Tagaytay City. We drove past the skylines and for a couple of hours left the city of Manila. It was a weekend, the 8th of April, a time between family and work, between work and rest, between rest and the inevitability of service. For me and my wife, and our other companions, it was a time to retreat to a spiritual space where we would contemplate our precious and challenging mission as Lay Claretian Vocation Collaborators (LCVC).
We arrived in Tagaytay at past five o’ clock in the afternoon. The mountains were breath- taking. The place was accentuated by formation and retreat houses of different religious congregations. Indeed, every travel story in Tagaytay would be a testament of one’s intimacy with God’s creation and of a spiritual experience.
With the dynamism of Fr. Anthony Carreon, CMF, Fr. Ralden Mercadejas, CMF, and and Ms. Rosevele Lopez, this year’s gathering for Lay Claretian Vocation Collaborators was successfully held at Villa de Luisa of the Daughters of Charity in the City of Tagaytay last April 8-10, 2011. It was participated in by twenty two (22) Lay Claretians. Thirteen (13) participants were from Luzon, four (4) were from the Visayas and five (5) were from Mindanao. Half of these participants are involved in the vocation ministry, and the others are in pastoral care. The first day, April 8, started with a Eucharistic celebration at 6:30 in the evening. It concluded with a group- sharing session which allowed us to recollect our history as lay collaborators. The activity was very encouraging and was done in a very reflective way, such that each participant narrated how one’s ingress into the ministry commenced.
The following day, the gathering was quite moving and inspiring especially when Fr. Arnold Abelardo, CMF, gave his talk about the Claretians after an early morning holy mass. His sharing dwelled briefly on Saint Anthony Mary Claret’s life, the missionaries in general, the world’s crucial situations, the main stages of formation for priests or brothers, and the ten-point mission of the Claretian congregation. The account on Saint Claret’s life has seemingly rekindled each one of the participants’ drive to continually serve the Lord through the apostolic involvement with the Claretians, either through vocation promotion or pastoral care. As the talk progressed, the topic on mission became more interesting and exigent. Also, some concerns like the formation stages for the Claretian seminarians had become clearer to us. Other discussions like the global issues were also very enlightening and these challenged us to think how we, as Lay Claretians, can collaborate with the Claretian Missionaries to address pressing societal issues. When Fr. Arnold presented the missionary works that all Claretians must collectively attend to, the challenge had developed into great magnitude, although, somehow, it still seemed achievable.

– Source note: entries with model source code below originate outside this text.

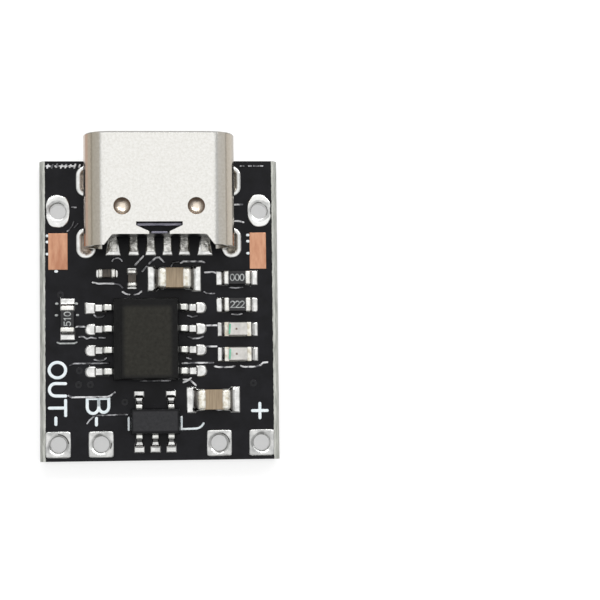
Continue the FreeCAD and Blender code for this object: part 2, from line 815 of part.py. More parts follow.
def chip_lands(name, across, along, turn, kind, end, height):
    # Two lands with a solder fillet from each to the end face above it
    reach = f"sizes.{kind}_land_reach"
    land_length = f"({reach} - ({end}) + sizes.{kind}_cap)"
    middle = f"({reach} - {land_length} / 2)"
    for side, facing in [("a", turn), ("b", turn + 180)]:
        land_across, land_along = spot_on(across, along, facing, middle, "0")
        width, length = turned(turn, land_length, f"sizes.{kind}_land_width")
        add_land(f"{name}_land_{side}", land_across, land_along, width, length)
        end_across, end_along = spot_on(across, along, facing, end, "0")
        add_solder(f"{name}_solder_{side}", end_across, end_along, facing,
                   f"0.8 * ({reach} - ({end}))", f"sizes.solder_rise_share * {height}",
                   f"sizes.{kind}_width")


def end_caps(name, across, along, turn, end, cap, width, height):
    caps = []
    for side, facing in [("a", turn), ("b", turn + 180)]:
        cap_across, cap_along = spot_on(across, along, facing, f"{end} - {cap} / 2", "0")
        cap_width, cap_length = turned(turn, cap, width)
        caps.append(bevelled_block(f"{name}_cap_{side}", cap_across, cap_along, land_top, cap_width,
                                   cap_length, height, "sizes.cap_bevel"))
    return group(f"{name}_caps", caps)


def make_chip_component(name, kind, turn):
    # A ceramic body between two metal end caps
    across = f"sizes.{name}_x"
    along = f"sizes.{name}_y"
    end = f"sizes.{kind}_length / 2"
    width = f"sizes.{kind}_width"
    height = f"sizes.{kind}_height"
    cap = f"sizes.{kind}_cap"
    relief = "sizes.ceramic_relief"
    body_length = f"(sizes.{kind}_length - 2 * {cap})"
    body_width, body_along = turned(turn, body_length, f"({width} - 2 * {relief})")
    core = block(f"{name}_core", across, along, f"{land_top} + {relief}", body_width, body_along,
                 f"{height} - 2 * {relief}")
    keep(core, f"{name}_body")
    keep(end_caps(name, across, along, turn, end, cap, width, height), f"{name}_end_caps")
    chip_lands(name, across, along, turn, kind, end, height)


def make_led(name):
    # A thin base with a terminal at each end and a clear lens moulded on top
    across = f"sizes.{name}_x"
    along = f"sizes.{name}_y"
    base_length = "(sizes.led_length - 2 * sizes.led_terminal)"
    base = block(f"{name}_base_block", across, along, land_top, base_length, "sizes.led_width",
                 "sizes.led_base_height")
    keep(base, f"{name}_base")
    terminals = []
    for side, facing in [("a", 0), ("b", 180)]:
        middle = "(sizes.led_length / 2 - sizes.led_terminal / 2)"
        end_across, end_along = spot_on(across, along, facing, middle, "0")
        terminals.append(block(f"{name}_terminal_{side}", end_across, end_along, land_top,
                               "sizes.led_terminal", "sizes.led_width", "sizes.led_base_height"))
        land_length = "(sizes.resistor_land_reach - sizes.led_length / 2 + sizes.led_terminal)"
        land_middle = f"(sizes.resistor_land_reach - {land_length} / 2)"
        land_across, land_along = spot_on(across, along, facing, land_middle, "0")
        add_land(f"{name}_land_{side}", land_across, land_along, land_length,
                 "sizes.resistor_land_width")
        toe_across, toe_along = spot_on(across, along, facing, "sizes.led_length / 2", "0")
        add_solder(f"{name}_solder_{side}", toe_across, toe_along, facing,
                   "0.8 * (sizes.resistor_land_reach - sizes.led_length / 2)",
                   "sizes.led_base_height", "sizes.led_width")
    keep(group(f"{name}_terminal_pair", terminals), f"{name}_terminals")
    lens = new_body(f"{name}_lens_body")
    section = rectangle_sketch(lens, "XY_Plane", "-sizes.led_lens_length / 2",
                               "sizes.led_lens_length / 2", "-sizes.led_width / 2",
                               "sizes.led_width / 2", "sizes.led_base_height")
    pad(lens, section, "sizes.led_lens_height", draft="sizes.led_lens_draft")
    place(lens, across, along, land_top)
    keep(lens, f"{name}_lens")


def check_document():
    doc.recompute()
    for item in doc.Objects:
        if "Invalid" in item.State or "Error" in item.State:
            raise ValueError(f"{item.Label} failed: {item.State}")
    for item in sub_parts:
        if item.Shape.isNull() or not item.Shape.isValid() or not item.Shape.Solids:
            raise ValueError(f"{item.Label} has no valid solid")


def export_parts():
    os.makedirs("parts", exist_ok=True)
    for item in sub_parts:
        item.Shape.exportStep(f"parts/{item.Label}.step")
    print(len(sub_parts), "sub-parts,", sum(len(item.Shape.Solids) for item in sub_parts), "solids")


make_board(make_terminals())
make_copper_lands()
make_shell()
socket_contacts = make_contacts()
make_insulator(socket_contacts + [make_tongue_plate()])
make_charger_chip()
make_protection_chip()
make_chip_component("input_capacitor", "capacitor", 0)
make_chip_component("battery_capacitor", "capacitor", 0)
make_chip_component("link_resistor", "resistor", 0)
make_chip_component("setting_resistor", "resistor", 0)
make_chip_component("supply_resistor", "resistor", 90)
make_chip_component("left_filter", "filter", 0)
make_chip_component("right_filter", "filter", 90)
make_led("charge_led")
make_led("standby_led")
keep(group("all_component_lands", component_lands), "component_lands")
keep(group("all_solder_joints", solder_joints), "solder_joints")
check_document()
export_parts()
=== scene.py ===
# The look of a small lithium charger board: black solder mask, tinned pads, a satin USB-C shell,
# moulded chips, ceramic capacitors and resistors, two clear LEDs and white printed marks.
# Everything is worked out in millimetres on the board's own frame and scaled to metres at the end.
import math
import bmesh
import bpy
from mathutils import Matrix, Vector, noise


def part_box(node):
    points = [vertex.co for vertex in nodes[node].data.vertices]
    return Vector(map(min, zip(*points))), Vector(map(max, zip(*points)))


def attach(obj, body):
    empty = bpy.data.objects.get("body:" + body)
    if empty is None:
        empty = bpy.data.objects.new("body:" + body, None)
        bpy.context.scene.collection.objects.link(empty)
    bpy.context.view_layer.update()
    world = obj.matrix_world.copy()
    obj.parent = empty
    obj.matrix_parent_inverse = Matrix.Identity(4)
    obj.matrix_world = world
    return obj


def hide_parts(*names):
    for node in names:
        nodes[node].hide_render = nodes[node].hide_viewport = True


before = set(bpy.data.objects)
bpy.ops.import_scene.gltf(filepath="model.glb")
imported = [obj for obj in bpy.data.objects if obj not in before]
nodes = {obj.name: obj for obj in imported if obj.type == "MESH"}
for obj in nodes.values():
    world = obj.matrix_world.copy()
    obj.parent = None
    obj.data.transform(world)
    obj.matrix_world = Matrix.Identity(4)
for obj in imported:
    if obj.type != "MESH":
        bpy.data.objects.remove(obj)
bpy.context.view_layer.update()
mm = 0.001
print("frame loaded:", len(nodes), "nodes")

levels = {"boardTop": 1.2, "landTop": 1.25, "body": "root"}
top, land = levels["boardTop"], levels["landTop"]


def tone(red, green, blue):
    # A colour as a screen shows it, turned into the linear values that shaders use
    def line(value):
        share = value / 255
        return share / 12.92 if share <= 0.04045 else ((share + 0.055) / 1.055) ** 2.4
    return (line(red), line(green), line(blue), 1.0)


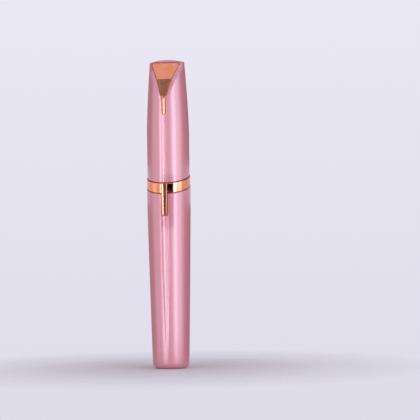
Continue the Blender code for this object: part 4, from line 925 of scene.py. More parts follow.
# %% [markdown]
# ## Collar
#
# The collar is a turned ring, plated and polished. Its section has small rounded edges, and the slot for
# the switch is punched through: the faces over it are taken out of both walls and the two holes are
# bridged. The ring is turned in steps of one degree and then by half a step, so that the slot ends on a
# column. At last it is leaned.

# %% Collar
COLLAR_RADIUS = 9.3
COLLAR_EDGE = 0.2
COLLAR_STEPS = 360
SLOT_LOW, SLOT_TOP = 78.7, 81.65
SLOT_START, SLOT_END = -8.5, 22.5

outside = [(COLLAR_RADIUS, z) for z in (COLLAR_LOW + 0.35, SLOT_LOW, *spread(79.4, 80.9, 3), SLOT_TOP, 81.8)]
corner_low = [
    (COLLAR_RADIUS - COLLAR_EDGE * (1 - math.sin(a)), COLLAR_LOW + COLLAR_EDGE * (1 - math.cos(a)))
    for a in spread(0, QUARTER, 4)
]
corner_top = [
    (COLLAR_RADIUS - COLLAR_EDGE * (1 - math.cos(a)), COLLAR_TOP - COLLAR_EDGE * (1 - math.sin(a)))
    for a in spread(0, QUARTER, 4)
]
heights_inside = (COLLAR_TOP, 81.9, SLOT_TOP, *spread(80.9, 79.4, 3), SLOT_LOW, 78.3, COLLAR_LOW)
inside = [(CAP_INNER, z) for z in heights_inside]
shape = turned([*corner_low, *outside, *corner_top, *inside], COLLAR_STEPS)
half_step = Matrix.Rotation(math.pi / COLLAR_STEPS, 3, "Z")
bmesh.ops.rotate(shape, verts=shape.verts, cent=(0, 0, 0), matrix=half_step)
in_slot = []
for face in shape.faces:
    middle = face.calc_center_median()
    angle = math.degrees(math.atan2(middle.x, -middle.y))
    upright = abs(face.normal.z) < 0.1
    if upright and SLOT_LOW < middle.z < SLOT_TOP and SLOT_START < angle < SLOT_END:
        in_slot.append(face)
bmesh.ops.delete(shape, geom=in_slot, context="FACES")
bmesh.ops.bridge_loops(shape, edges=[edge for edge in shape.edges if edge.is_boundary])
soften(shape, 0.1, above=math.radians(60))
finish_piece("collar_ring", moved(shape, slant), gold)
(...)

In the afternoon, we had time for leisure as we toured around the beautiful spots in Tagaytay before traveling back to Claret College Seminary in Quezon City for a restful overnight stay.
A holy mass celebrated by Fr. Anthony at eight o’clock in the morning at San Isidro Labrador Church in Tandang Sora, Quezon City, welcomed the third day of our assembly. The homily and consecrated celebration gave us an insightful contemplation on Jesus Christ’s absolute love to us through the personalities of Lazaro, Maria and Martha. After the mass, we toured around Claret Theology House in Tandang Sora and from there we proceeded to Villa Christia Resort in San Mateo, Rizal for our business meeting. During the meeting, we had an evaluation of our vocation promotion strategies. Also, several concerns like the dwindling number of candidates for priesthood in some provinces, the difficulties of being granted permission to do vocation promotions in schools, the sad state during the follow- up visits when finally the candidates would express that they will not enter the seminary and other issues were laid down and thoroughly tackled. After the meeting, some of the participants hurried for their flight back to their provinces. This culminated our three-day assembly.
This year’s gathering enjoined us to gain knowledge of the past and re-learn the fundamentals of the Claretian missionary life, so that we can follow God in the footsteps of St. Anthony Mary Claret, in words and in deeds. Also, through this gathering we were reminded that we are keenly chosen, called, and made for service and that it is God’s love that impels us. We, too, have been invited to pray for each other so that we can continually submit ourselves with a joyful heart to this shared mission entrusted to us by God.